A report by a former consultant to the Afghan Ministry of Mines and Industry regarding the Aynak Copper Tender has generated allegations that Afghanistan’s Mines Minister took either a $20 million or $30 million bribe to award the development of Aynak to a Chinese firm.

On Wednesday morning the Washington Post published a story claiming state-owned China Metallurgical Group (MMC) received a contract for a US$2.9 billion project to mine copper from the Aynak project. The alleged bribe was paid to Mines Minister Mohammad Ibrahim Adel in Dubai.

Adel denied the allegation in an interview with the Washington Post and had scheduled a news conference Wednesday to discuss the charges.

However, MCC is also reportedly the front runner for another Afghan mining project involving iron ore west of Kabul.

A paper published by Tucson-based geologist James Yeager–which was made available to the news media, including Mineweb, about a month ago–was critical of a lack of transparency and other shortcomings of the Ministry which, Yeager asserted, created a “perfect storm of tender events.”

These shortcomings reportedly included: “A strong-willed Minister unrelenting in his preference to see this award through with Asian partners. A primary donor and embassies with parachuting presence were overwhelmed, unwilling or simply not attentive to the details of the tender events until it was too late.”

Yeager also asserted the Afghan Government “was not prepared in any way to address the legal, fiscal, or contractual aspects required for the breadth and depth of this project.”

“The consequences may ultimately be that a series of flawed processes have now taken root in the Afghan minerals sector that will continue to guide sector development until and unless more transparent and market-oriented principles are introduced,” he advised.

Yeager claimed China dominates natural resources development in Afghanistan to the detriment of Western mining companies, which must operate in a more open and transparent environment. Afghanistan and China enjoy a broad economic relationship, which benefits Chinese mining companies.

“Chinese companies are not subject to a Chinese version of the U.S. Foreign Corrupt Practices Act; China is in a position to dominate the future development of the Afghan mining and natural resources sector because Chinese firms can package their tenders to include what Western countries refer to as ‘foreign aid,'” Yeager wrote.

“The Chinese model of doing business does not support the kind of open and transparent, democratic capitalism that the international community has agreed is essential to building Afghan institutions that tend to engage the support of the people.”

“Thus, Chinese or ‘Eastern’ dominance of mines and minerals development has the potential to limit and constrain the very governance reforms essential to fighting the insurgency” of the Taliban and Al-Qaeda in Afghanistan, Yeager suggested.

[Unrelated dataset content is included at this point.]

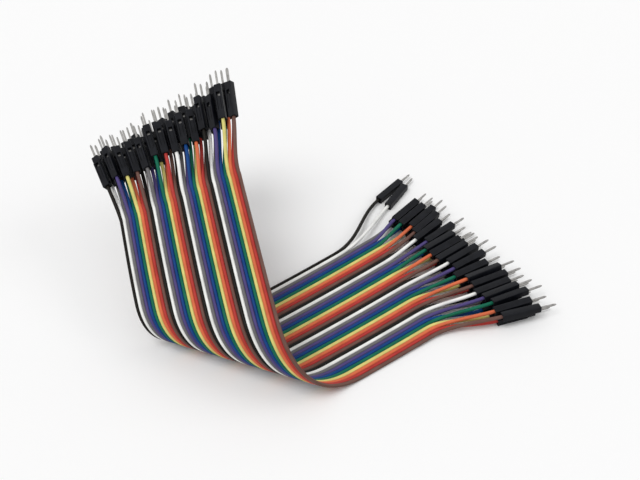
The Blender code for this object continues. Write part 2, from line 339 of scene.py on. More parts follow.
def bend_end_arc(across):
    """Arc length at which a wire leaves the bend, where the radius changes with its place."""
    cot = math.cos(WIRE_TO_FOLD) / math.sin(WIRE_TO_FOLD)
    start_radius = bend_radius(FOLD_START + across / math.sin(WIRE_TO_FOLD))
    growth = bend_radius(1.0) - bend_radius(0.0)
    return BEND_ANGLE * start_radius / (1.0 + BEND_ANGLE * growth * cot)


def turned(first, second, angle):
    """Two perpendicular directions after a turn in their own plane."""
    new_first = math.cos(angle) * first + math.sin(angle) * second
    return new_first, math.cos(angle) * second - math.sin(angle) * first


def lying_layer(lead):
    """Layer of a housing at the lying end, 0 where it rests on the table."""
    return 0 if lead < TORN_COUNT else lead % LYING_LAYERS


def shuffles():
    """Small seeded differences: stagger and roll of every housing."""
    source = random.Random(SHUFFLE_SEED)
    draws = []
    for lead in range(LEAD_COUNT):
        stagger = STAGGER * source.uniform(-1.0, 1.0)
        raised_roll = RAISED_ROLL * source.uniform(-1.0, 1.0)
        lying_roll = (TOP_ROLL if lying_layer(lead) else LYING_ROLL) * source.uniform(-1.0, 1.0)
        draws.append((stagger, raised_roll, lying_roll))
    return draws


def layer_height(width, roll_limit):
    """Height of one layer of housings which may each be rolled up to a limit."""
    return width * (math.cos(roll_limit) + math.sin(roll_limit)) + HOUSING_CLEARANCE


def raised_seat(lead, stagger, roll):
    """Rear centre, outward direction and section axes of a housing at the raised end."""
    share = share_of(lead)
    reach = mix(RAISED_REACH_FAR, RAISED_REACH_NEAR, share) + stagger
    centre, sideways, forward, normal = ribbon_frame(share * RIBBON_WIDTH, reach)
    drooped, upright = turned(forward, normal, mix(RAISED_DROOP_FAR, RAISED_DROOP_NEAR, share))
    layer = lead % RAISED_LAYERS - (RAISED_LAYERS - 1) / 2
    layer_side = layer * mix(RAISED_LAYER_SIDE_FAR, RAISED_LAYER_SIDE_NEAR, share)
    centre = centre + (mix(RAISED_SIDE_FAR, RAISED_SIDE_NEAR, share) + layer_side) * sideways
    centre = centre + layer * layer_height(HOUSING_WIDTH, RAISED_ROLL) * upright
    outward, flank = turned(drooped, sideways, mix(RAISED_FAN_FAR, RAISED_FAN_NEAR, share))
    centre = centre + layer * RAISED_LAYER_REACH * outward
    side, top = turned(flank, upright, roll)
    return centre, outward, upright, side, top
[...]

CNN contacted State Department spokesman Ian Kelley who said U.S. officials had seen Yeager’s report and are aware of the allegation of bribery. He said the issue reflects concerns over corruption, a problem that Afghan President Hamid Karzai has taken seriously.

In his interview with the Washington Post, Adel said MCC won the contract because its proposed investment included plans to build a railroad and a 400-megawatt power plant, and to make an $808 million bonus payment to the Afghan Government far exceeded that of other companies involved in the tender bidding process. However, the company is two years behind schedule in the development of this infrastructure.

Karzai, who has been under pressures from the U.S. and NATO to eliminate the graft and backroom deals that cost his administration much popular support, announced the formation of a new anti-corruption unit on Monday.

China Metallurgical has not commented on any of the bribery allegations.

The Aynak copper deposit is believed to have at least six million tons of copper and would yield $200 million annually in royalty revenues for the Afghan Government for 30 years.

The companies that were selected to submit bids for Aynak Copper were identified as the Bahana Consortium of Australia, the China Metallurgical Group, Phelps Dodge of the United States, the Green Mountain Mine Management Company of Iran, Hindalco Industries of India, Canada’s Hunter Dickenson, Kazinvest Minerals of Kazakhstan, South Korea’s SK Mining Investment and Development, and Russian companies Strikeforce and Tyzhpromexport.